I joined a busy train and had to stand. I was paranoid that people could smell me, but no one seemed concerned. My paranoia was soon surpassed.

By the cramps...

It was happening again it was like I was having unexpected twins. No sooner had I recovered from the first then I had to go through it all again. As it happens an Indian lady was standing in front of me, I'm not sure what her height was in conventional measures, but she came right up to my nostrils. Moreover, she had enjoyed a curry the night before. This was perfect in bringing on the symptoms in double quick time.

I was cramping, I was doubling up.

We pulled into Baker Street. On the South Side of Baker Street there is a toilet, but we pulled into the North side. I needed to go south, before, once again my innards reached their southernly destination. Adopting a face like I was late for an important meeting I bustled past people and ran to the toilet.

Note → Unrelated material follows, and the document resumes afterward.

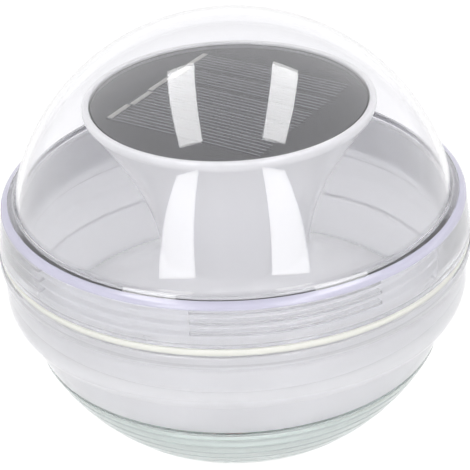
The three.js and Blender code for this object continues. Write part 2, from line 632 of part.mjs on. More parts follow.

I got into a cubicle, ahhh a cubicle, and bombed Dresden swimming baths once again.

I sat, exhausted, I was sweating, drained and more than anything looking down at my boxer shorts. I hadn't crapped myself, but the lack of facilities at Wembley followed by the running around at Baker Street had caused my buttocks to exercise what I can only describe at "The Cream Puff" effect.

The pants were to only victim of the horror, discarded in a skip outside the toilet. I vowed I would take a trip to Marks and Spencer at lunchtime. My torture was over.

But I never took a Metropolitan Line train again.